Two-dimensional Fermionic Hong-Ou-Mandel Interference with Weyl Fermions

TL;DR

This paper proposes a two-dimensional HOM interference experiment for Weyl fermions in graphene and topological insulators, demonstrating that Coulomb interactions do not alter the interference pattern and developing a Weyl fermion beam-splitter.

Contribution

It introduces a novel 2D HOM interference setup for Weyl fermions and analyzes the impact of Coulomb interactions on the interference pattern.

Findings

Coulomb interactions do not affect the HOM interference pattern.

A formalism for a Weyl fermion beam-splitter is developed.

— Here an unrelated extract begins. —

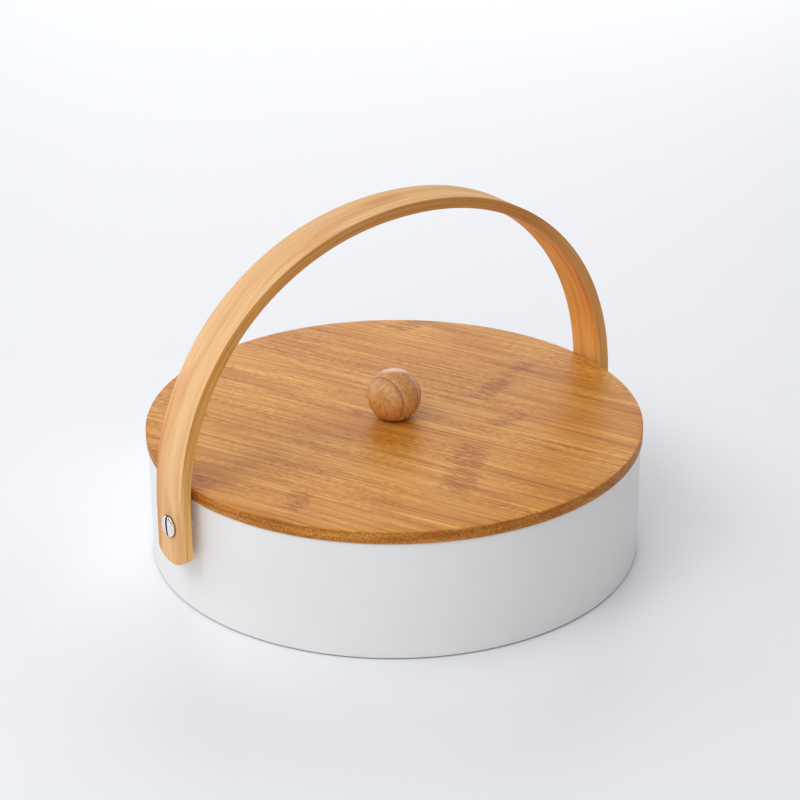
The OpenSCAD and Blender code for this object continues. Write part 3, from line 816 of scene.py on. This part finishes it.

Time-resolved correlation functions for Weyl fermions are calculated.

Abstract

We propose a two-dimensional Hong-Ou-Mandel (HOM) type interference experiment for Weyl fermions in graphene and 3D topological insulators. Since Weyl fermions exhibit linear dispersion, similar to photons in vacuum, they can be used to obtain the HOM interference intensity pattern as a function of the delay time between two Weyl fermions. We show that while the Coulomb interaction leads to a significant change in the angle dependence of the tunneling of two identical Weyl fermions incident from opposite sides of a potential barrier, it does not affect the HOM interference pattern, in contrast to previous expectations. We apply our formalism to develop a Weyl fermion beam-splitter (BS) for controlling the transmission and reflection coefficients. We calculate the resulting time-resolved correlation function for two identical Weyl fermions scattering off the BS.